The only critic with whom Bauer can be compared is Reimarus. Each exercised a terrifying and disabling influence upon his time. No one else had been so keenly conscious as they of the extreme complexity of the problem offered by the life of Jesus. In view of this complexity they found themselves compelled to seek a solution outside the confines of verifiable history. Reimarus, by finding the basis of the story of Jesus in a deliberate imposture on the part of the disciples; Bauer, by postulating an original Evangelist who invented the history. On this ground it was just that they should lose their case. But in dismissing the solutions which they offered, their contemporaries also dismissed the problems which had necessitated such solutions; they dismissed them because they were as little able to grasp as to remove these difficulties.

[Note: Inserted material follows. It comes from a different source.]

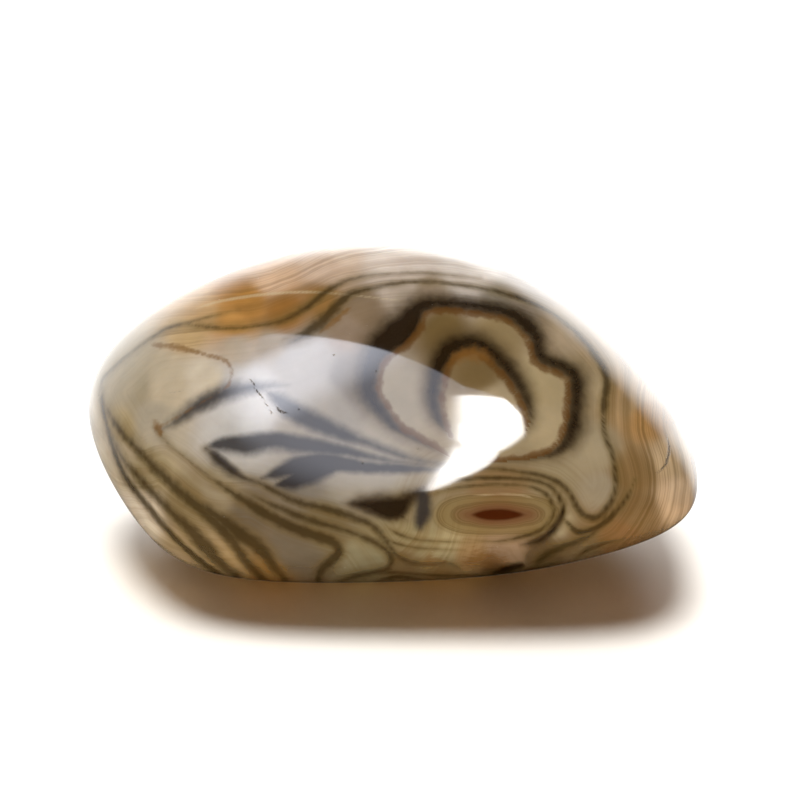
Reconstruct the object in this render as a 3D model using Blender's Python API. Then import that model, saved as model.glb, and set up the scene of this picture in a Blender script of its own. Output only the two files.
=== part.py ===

But the time is past for pronouncing judgment upon Lives of Christ on the ground of the solutions which they offer. For us the great men are not those who solved the problems, but those who discovered them. Bauer's “Criticism of the Gospel History” is worth a good dozen Lives of Jesus, because his work, as we are only now coming to recognise, after half a century, is the ablest and most complete collection of the difficulties of the Life of Jesus which is anywhere to be found.
Unfortunately, by the independent, the too loftily independent way in which he developed his ideas, he destroyed the possibility of their influencing contemporary theology. The shaft which he had driven into the mountain broke down behind him, so that it needed the work of a whole generation to lay bare once more the veins of ore which he had struck. His contemporaries could not suspect that the abnormality of his solutions was due to the intensity with which he grasped the problems as problems, and that he had become blind to history by examining it too microscopically. Thus for his contemporaries he was a mere eccentric.
But his eccentricity concealed a penetrating insight. No one else had as yet grasped with the same completeness the idea that primitive Christianity and early Christianity were not merely the direct outcome of the preaching of Jesus, not merely a teaching put into practice, but more, much more, since to the experience of which Jesus was the subject there allied itself the experience of the world-soul at a time when its body—humanity under the Roman Empire—lay in the throes of death. Since Paul, no one had apprehended so powerfully the mystic idea of the super-sensible σῶμα Χριστοῦ. Bauer transferred it to the historical plane and found the “body of Christ” in the Roman Empire.